▶ What is being asked:
Please copy the lines below exactly, from the first one through the line showing "fold_gap = 0.3; // [0.2:0.05:0.5]".

▶ Data section:

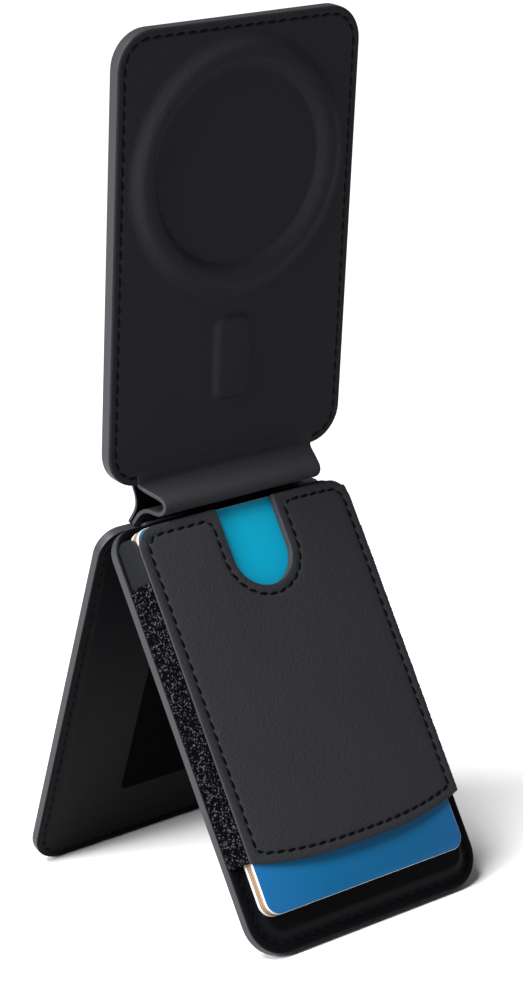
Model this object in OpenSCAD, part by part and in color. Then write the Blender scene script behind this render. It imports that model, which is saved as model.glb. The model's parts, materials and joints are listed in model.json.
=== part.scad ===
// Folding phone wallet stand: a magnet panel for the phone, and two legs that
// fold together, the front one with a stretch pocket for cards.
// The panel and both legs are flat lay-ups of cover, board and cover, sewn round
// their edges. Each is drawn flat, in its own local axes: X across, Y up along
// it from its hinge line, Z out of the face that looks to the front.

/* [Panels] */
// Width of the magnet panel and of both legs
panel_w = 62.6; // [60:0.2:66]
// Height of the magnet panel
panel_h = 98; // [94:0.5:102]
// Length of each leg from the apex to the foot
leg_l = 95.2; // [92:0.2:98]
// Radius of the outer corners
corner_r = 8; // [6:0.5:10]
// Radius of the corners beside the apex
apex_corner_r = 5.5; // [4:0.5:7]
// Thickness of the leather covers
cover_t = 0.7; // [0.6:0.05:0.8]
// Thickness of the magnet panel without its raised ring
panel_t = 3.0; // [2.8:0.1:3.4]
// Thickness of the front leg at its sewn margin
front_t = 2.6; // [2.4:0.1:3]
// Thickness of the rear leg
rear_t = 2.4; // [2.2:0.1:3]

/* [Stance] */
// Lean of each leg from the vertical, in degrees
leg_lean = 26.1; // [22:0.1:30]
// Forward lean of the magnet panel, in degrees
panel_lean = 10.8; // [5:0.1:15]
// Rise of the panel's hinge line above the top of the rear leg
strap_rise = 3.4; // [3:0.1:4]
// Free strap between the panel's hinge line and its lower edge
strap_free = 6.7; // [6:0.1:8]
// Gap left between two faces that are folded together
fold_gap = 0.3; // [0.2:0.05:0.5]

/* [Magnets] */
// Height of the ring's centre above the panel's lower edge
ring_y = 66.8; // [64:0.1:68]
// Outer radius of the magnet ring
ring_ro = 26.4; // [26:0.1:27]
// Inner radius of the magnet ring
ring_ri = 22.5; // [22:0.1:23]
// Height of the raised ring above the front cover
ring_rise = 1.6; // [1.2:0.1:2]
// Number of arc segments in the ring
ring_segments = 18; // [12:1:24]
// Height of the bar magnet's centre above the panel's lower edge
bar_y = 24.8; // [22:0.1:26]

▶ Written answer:
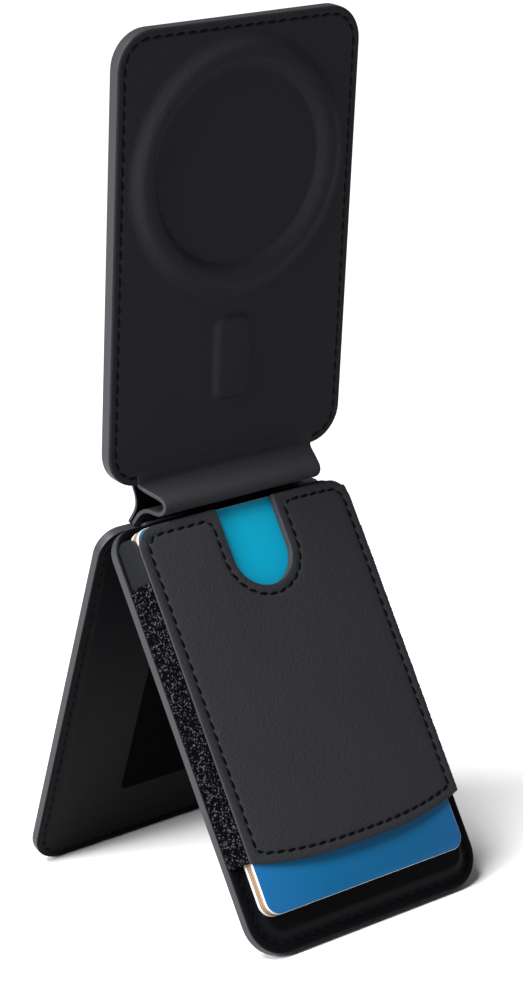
Model this object in OpenSCAD, part by part and in color. Then write the Blender scene script behind this render. It imports that model, which is saved as model.glb. The model's parts, materials and joints are listed in model.json.
=== part.scad ===
// Folding phone wallet stand: a magnet panel for the phone, and two legs that
// fold together, the front one with a stretch pocket for cards.
// The panel and both legs are flat lay-ups of cover, board and cover, sewn round
// their edges. Each is drawn flat, in its own local axes: X across, Y up along
// it from its hinge line, Z out of the face that looks to the front.

/* [Panels] */
// Width of the magnet panel and of both legs
panel_w = 62.6; // [60:0.2:66]
// Height of the magnet panel
panel_h = 98; // [94:0.5:102]
// Length of each leg from the apex to the foot
leg_l = 95.2; // [92:0.2:98]
// Radius of the outer corners
corner_r = 8; // [6:0.5:10]
// Radius of the corners beside the apex
apex_corner_r = 5.5; // [4:0.5:7]
// Thickness of the leather covers
cover_t = 0.7; // [0.6:0.05:0.8]
// Thickness of the magnet panel without its raised ring
panel_t = 3.0; // [2.8:0.1:3.4]
// Thickness of the front leg at its sewn margin
front_t = 2.6; // [2.4:0.1:3]
// Thickness of the rear leg
rear_t = 2.4; // [2.2:0.1:3]

/* [Stance] */
// Lean of each leg from the vertical, in degrees
leg_lean = 26.1; // [22:0.1:30]
// Forward lean of the magnet panel, in degrees
panel_lean = 10.8; // [5:0.1:15]
// Rise of the panel's hinge line above the top of the rear leg
strap_rise = 3.4; // [3:0.1:4]
// Free strap between the panel's hinge line and its lower edge
strap_free = 6.7; // [6:0.1:8]
// Gap left between two faces that are folded together
fold_gap = 0.3; // [0.2:0.05:0.5]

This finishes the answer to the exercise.